Depuis l’Antiquité, le rire a le plus souvent été considéré comme « contraire à l’image de la femme modeste et pudique », écrit l’historienne. Celle qui pouffait en public était volontiers assimilée à une prostituée ou encore, plus récemment, à une folle hystérique, tandis que l’homme qui plaisantait, même de manière très osée, ne faisait pas l’objet d’une semblable réprobation.

Les sources antiques confirment cette discrimination par le rire, tout en nous offrant néanmoins quelques rares figures de femmes humoristes. Il ne s’agit pas de personnages historiques, mais de figures mythologiques. Elles montrent néanmoins que rire et faire rire n’étaient pas ressentis comme des prérogatives exclusivement masculines par les Grecs ou les Égyptiens de l’Antiquité.

Le rire de Déméter

L’une des plus anciennes de ces humoristes se nomme Iambé. Elle est mentionnée dans l’Hymne homérique à Déméter, une œuvre poétique grecque composée au VIᵉ siècle av. J.-C.
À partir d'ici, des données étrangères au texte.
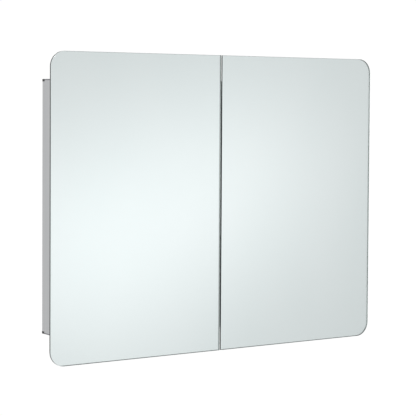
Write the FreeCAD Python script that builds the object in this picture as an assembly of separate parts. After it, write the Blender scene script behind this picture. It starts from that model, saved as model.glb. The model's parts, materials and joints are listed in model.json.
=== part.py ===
import FreeCAD, Part
import os

from FreeCAD import Vector

# Wall-hung medicine cabinet with two frameless mirror doors. Millimetres.
# X runs across, -Y is the front and +Z is up. The origin is on the wall plane,
# at the middle of the cabinet body's back.

# ---- Overall sizes ------------------------------------------------------------
overall_width = 650.0        # across both mirrors
overall_height = 500.0       # of each mirror
overall_depth = 105.0        # wall to the mirrors' front
side_overhang = 40.0         # mirror past the body's side
top_overhang = 43.0          # mirror past the body's top
bottom_overhang = 38.0       # mirror past the body's underside

# ---- Clearances ---------------------------------------------------------------
fit = 0.05                   # between pieces that are pushed together
slot_fit = 0.1               # each side of a sheet or strip in its groove
running_fit = 0.06           # radial, moving knuckle on its pin
knuckle_gap = 0.15           # between neighbouring knuckles
swing_gap = 0.3              # between what turns and what stands still
overshoot = 1.0              # how far a cutting tool runs past what it cuts

# ---- Body profiles ------------------------------------------------------------
wall = 2.0                   # web, lip and flange of the aluminium profiles
lip_height = 14.0            # front lip, from the outer face inwards
rib_height = 8.0             # ribs that hold the back panel
rib_thickness = 1.5
panel_thickness = 3.0
panel_setback = 5.0          # wall plane to the back panel's rear face
panel_edge_gap = 0.7         # back panel's edge to the web
port_width = 7.0             # square boss that takes a frame screw
port_height = 7.0
port_setbacks = (15.5, 63.0)  # wall plane to each port's middle
frame_screw_radius = 1.9
frame_screw_head_radius = 3.7
frame_screw_length = 18.0
outer_edge_radius = 0.8      # long outer edges of the profiles
cap_width = 8.0              # corner cap, along the depth
cap_height = 4.0
cap_spigot = 6.0             # how far the cap reaches between flange and rib

# ---- Wall fixing --------------------------------------------------------------
fixing_inset_x = 55.0        # body's side to the wall screws
fixing_inset_z = 49.5        # body's top or underside to the wall screws
fixing_bore_radius = 3.0
spacer_neck_radius = 5.0
spacer_body_radius = 8.0
spacer_flange_radius = 9.0
spacer_flange_thickness = 1.2

# ---- Shelves ------------------------------------------------------------------
shelf_thickness = 5.0
shelf_end_gap = 1.0          # shelf's end to the clip's back plate
shelf_front_gap = 5.5        # shelf's front edge to the front lip
shelf_rear_gap = 2.5         # shelf's rear edge to the back panel's rib
shelf_corner_radius = 6.0
strip_width = 12.0
strip_thickness = 5.0
strip_setbacks = (27.0, 51.0)  # wall plane to each strip's middle
strip_end_gap = 6.0          # strip's end to the front lip's height
strip_rib_thickness = 1.2
strip_rib_height = 3.0
peg_pitch = 32.0
peg_radius = 2.5
peg_depth = 4.0
clip_width = 10.0
clip_plate_thickness = 2.0
clip_plate_rise = 7.0        # back plate above the peg
clip_plate_drop = 5.0        # back plate below the peg
tongue_length = 14.0
tongue_thickness = 4.0
tongue_rise = 1.0            # tongue's top above the peg's middle
tongue_nose_radius = 1.5
pad_thickness = 1.0
pad_margin = 1.5             # pad's edge to the tongue's edge

# ---- Doors --------------------------------------------------------------------
mirror_thickness = 4.0
mirror_corner_radius = 25.0
mirror_inner_radius = 1.0
mirror_arris = 0.5           # small flat ground on every glass edge
meeting_gap = 2.5            # between the two mirrors
meeting_setback = 1.5        # subframe behind the mirror's inner edge
tape_thickness = 1.0
tape_margin = 2.0            # tape's edge to the subframe's edge
door_frame_depth = 11.0
door_frame_width = 16.0
door_frame_wall = 1.5
inner_mirror_thickness = 3.0
inner_mirror_recess = 0.2    # rear pane below the subframe's rear edge
inner_mirror_gap = 0.5       # rear pane's edge to the subframe's lip
door_gap = 1.5               # subframe to the body's front lip
key_arm = 30.0
key_fit = 0.2

# ---- Catches and buffers ------------------------------------------------------
catch_offset = 50.0          # from the middle of the cabinet
cup_radius = 4.5
cup_flange_radius = 6.0
cup_flange_thickness = 0.6
cup_length = 7.0
magnet_radius = 3.5
magnet_length = 5.0
strike_width = 24.0
strike_height = 11.0
strike_thickness = 0.7
strike_corner_radius = 2.0
buffer_radius = 4.0
buffer_offset = 14.0
buffer_gap = 0.2
buffer_nose_radius = 0.8

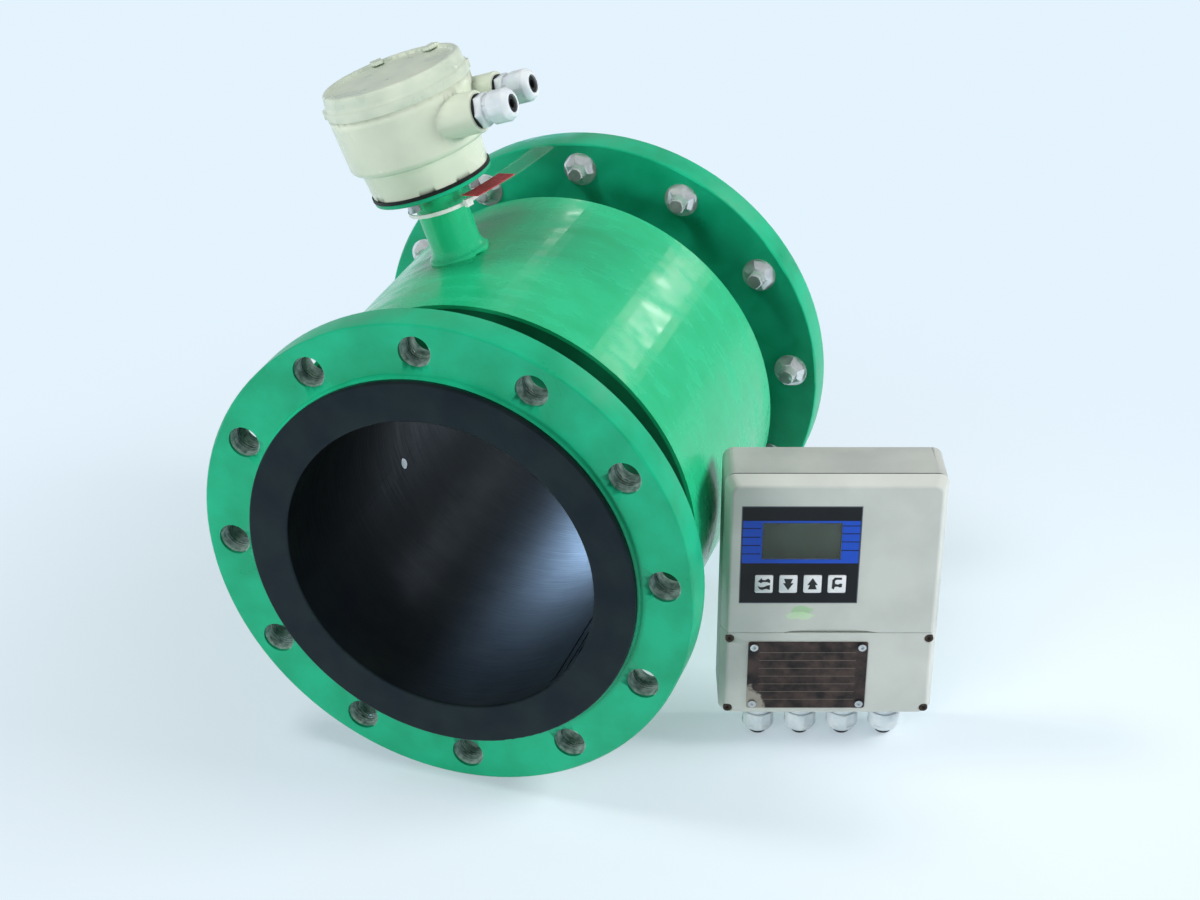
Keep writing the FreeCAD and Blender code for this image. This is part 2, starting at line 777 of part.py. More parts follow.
def make_lid():
    body = new_body("head_lid", lean)
    foot = f"{head_level} + seam_level + lid_gap"
    top = f"{foot} + lid_height"
    sketch = new_sketch(body, "XZ_Plane")
    bored = "spigot_od / 2 + lid_gap"
    spigot_top = f"{head_level} + seam_level + spigot_height"
    chamber = f"{spigot_top} + lid_ring + 2 * running_gap"
    polygon(sketch, [
        ("0", f"{top} - lid_recess - lid_skin"),
        ("spigot_od / 2 - spigot_wall", f"{top} - lid_recess - lid_skin"),
        ("spigot_od / 2 - spigot_wall", chamber),
        (bored, chamber),
        (bored, foot),
        ("lid_od / 2", foot),
        ("lid_od / 2", f"{foot} + lid_band"),
        ("lid_od / 2 - lid_step", f"{foot} + lid_band + lid_step / 2"),
        ("lid_top_od / 2", f"{top} - lid_step"),
        ("lid_top_od / 2 - lid_step", top),
        ("lid_top_od / 2 - lid_rim", top),
        ("lid_top_od / 2 - lid_rim - lid_recess / 2", f"{top} - lid_recess"),
        ("0", f"{top} - lid_recess"),
    ])
    revolve(body, sketch)
    for angle in ("lug_angle_near", "lug_angle_far"):
        lug = new_sketch(body, "XY_Plane", f"{top} - lid_recess / 2")
        corners = []
        for along, across in ((0.76, -0.7), (1, -1), (1, 1), (0.76, 0.7)):
            along = f"({along} * (lid_top_od / 2 - lid_step))"
            across = f"({across} * lug_width / 2)"
            corners.append((
                f"{along} * cos({angle}) - {across} * sin({angle})",
                f"{along} * sin({angle}) + {across} * cos({angle})",
            ))
        polygon(lug, corners)
        pad(body, lug, "lug_height + lid_recess / 2").TaperAngle = -25
    for side in (0, 180):
        ear = new_sketch(body, "XY_Plane", f"{foot} + lid_band * 0.1")
        corners = []
        inner = "(lid_od / 2 - lid_step)"
        outer = "(lid_od / 2 + ear_height)"
        for along, across in ((inner, "-1"), (outer, "-0.6"), (outer, "0.6"), (inner, "1")):
            across = f"({across} * ear_width / 2)"
            turn = f"(ear_angle + {side})"
            corners.append((
                f"{along} * cos({turn}) - {across} * sin({turn})",
                f"{along} * sin({turn}) + {across} * cos({turn})",
            ))
        polygon(ear, corners)
        pad(body, ear, "lid_band * 0.9")

    ring = new_body("lid_ring", lean)
    sketch = new_sketch(ring, "XY_Plane", f"{spigot_top} + running_gap")
    circle(sketch, "0", "0", "spigot_od - 2 * spigot_wall + 2 * running_gap")
    circle(sketch, "0", "0", "spigot_od")
    pad(ring, sketch, "lid_ring")


def make_terminals():
    """A moulded block with a row of ways on the floor of the head, set across the cable hole."""
    body = new_body("terminal_block", lean)
    level = f"{head_level} + head_floor"
    sketch = new_sketch(body, "XY_Plane", level)
    rectangle(sketch, "-block_length / 2", "-block_width / 2", "block_length / 2", "block_width / 2")
    pad(body, sketch, "block_height")
    first = "-block_pitch * (block_ways - 1) / 2"
    way = new_sketch(body, "XY_Plane", f"{level} + block_height")
    circle(way, first, "0", "block_pitch * 0.6")
    screw_way = pocket(body, way, "block_height * 0.4")
    mouth = new_sketch(body, "XZ_Plane", "block_width / 2")
    circle(mouth, first, f"{level} + block_height * 0.35", "block_pitch * 0.45")
    wire_way = pocket(body, mouth, "block_width * 0.3")
    row_of(body, [screw_way, wire_way], "X_Axis", "block_ways", "block_pitch * (block_ways - 1)")


# cable glands, drawn standing on their wall at z = 0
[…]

Statuette dite Baubo, terre cuite, Iᵉʳ-IIᵉ siècles apr. J.-C. Musée Rodin, Meudon.
Author provided

Dans cette œuvre, nous apprenons que la déesse Déméter est désespérée parce qu’elle a perdu sa fille Coré, enlevée par Hadès, le dieu des Enfers. Déméter a pris l’aspect d’une vieille femme en deuil. Elle erre sur la Terre pendant plusieurs jours, avant d’arriver à Eleusis, non loin d’Athènes. Là, elle est accueillie par Métanire, épouse du roi local, mais, immobilisée par la douleur, elle refuse de boire et de se nourrir. C’est alors qu’intervient une servante nommée Iambé : elle lance à la déesse « mille paroles joyeuses », dit le texte. La nature de ces bouffonneries n’est pas précisée, mais on devine que Iambé (dont le nom évoque la poésie iambique, c’est-à-dire satirique), profère des plaisanteries obscènes. Une obscénité efficace, puisque la déesse sort enfin de son mutisme et accepte la boisson qui lui est proposée.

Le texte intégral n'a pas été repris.